Anybody, including the authors of the article, that are spinning the impression that such option selling strategies (eg. Covered Calls) are risk reducing should be getting a visit from the mis-selling police. Let us put it very bluntly, contrary to what the Sharpe Ratio tells you, foregoing upside, while retaining the downside, is not risk reducing. It is difficult to detail just how scathing we are of this article.

We quickly punched up the below, comparing one of the referenced Covered Call ETFs from the story, JEPI ETF, with one that we found that appears to try to track the Put Protect Index, XTR ETF.
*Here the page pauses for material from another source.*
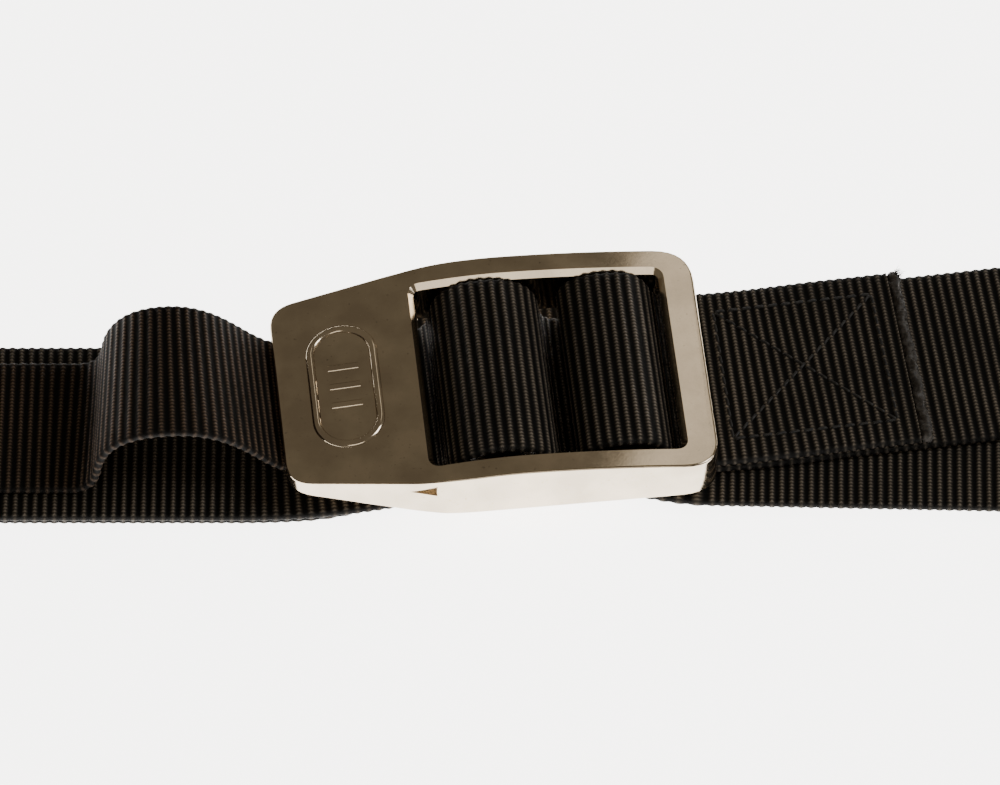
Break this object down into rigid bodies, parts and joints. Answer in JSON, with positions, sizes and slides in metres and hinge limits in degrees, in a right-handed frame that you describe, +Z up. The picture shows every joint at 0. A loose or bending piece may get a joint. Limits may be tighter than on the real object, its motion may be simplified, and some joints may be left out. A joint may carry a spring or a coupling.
{
  "type": "dive weight belt",
  "caption": "Webbing waist belt laid flat as a closed loop, with a cast friction-lock buckle, looped straps and a slack narrow tether on its grip plate.",
  "frame": {"origin": "on the surface that the belt lies on, under the middle of the buckle", "axes": "+X along the buckle from its grip plate towards its end rail, and along the flattened belt; +Z up"},
  "size_m": [0.4275, 0.0894, 0.029],
  "materials": {
    "webbing_black": "ribbed nylon webbing",
    "tether_webbing": "plain woven nylon webbing",
    "thread_black": "bonded nylon thread",
    "melted_nylon": "heat-sealed fuzzy edge",
    "polished_steel": "polished cast stainless steel"
  },
  "bodies": {
    "belt": {"belt_rear": "webbing_black", "belt_turn_left": "webbing_black", "belt_turn_right": "webbing_black", "belt_left": "webbing_black", "belt_tail": "webbing_black", "belt_right": "webbing_black", "sewn_end": "webbing_black", "sewn_end_seal": "melted_nylon", "tail_end_seal": "melted_nylon", "tether_strap": "tether_webbing", "box_stitch": "thread_black", "tether_stitch": "thread_black"},
    "buckle": {"buckle_casting": "polished_steel", "cam_bar": "polished_steel", "pivot_bar": "polished_steel", "tether_bar": "polished_steel", "cam_loop": "webbing_black", "pivot_loop": "webbing_black", "tether_loop": "tether_webbing", "tether_loop_stitch": "thread_black"}
  },
  "joints": [
    {"name": "buckle_lift", "type": "hinge", "parent": "belt", "child": "buckle", "pos_m": [0.0516, 0, 0.00735], "axis": [0, 1, 0], "range_deg": [0, 25]}
  ]
}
Figure 16: Put Protect Index (white). XTR ETF (blue). JEPI ETF (papaya). YTD through Aug 5th

Source: Bloomberg

Figure 17: Put Protect Index (white). XTR ETF (blue). JEPI ETF (papaya). Aug 26th 2021 through Aug 5th 2024

Source: Bloomberg

A little perspective that ought to make anybody cringe.

JEPI ETF Market Cap = $33.44 billion. “JPMorgan Equity Premium Income ETF”

XTR ETF Market Cap = $2.4 million. “Global X S&P 500 Tail Risk ETF”

Why do fiduciary wealth managers, financial academics, financial regulators, continue to advocate for things that are destructive to the compounding paths of their clients?

James Gleik goes to Leo Tolstoy for the answer.

“I know that most men, including those at ease with problems of the greatest complexity, can seldom accept even the simplest and most obvious truth if it be such as would oblige them to admit the falsity of conclusions which they have delighted in explaining to colleagues, which they have proudly taught to others, and which they have woven, thread by thread, into the fabric of their lives.” From James Gleik’s “Chaos” as attributed to Joseph Ford quoting Leo Tolstoy.

No doubt, we will come back to this point in future musings.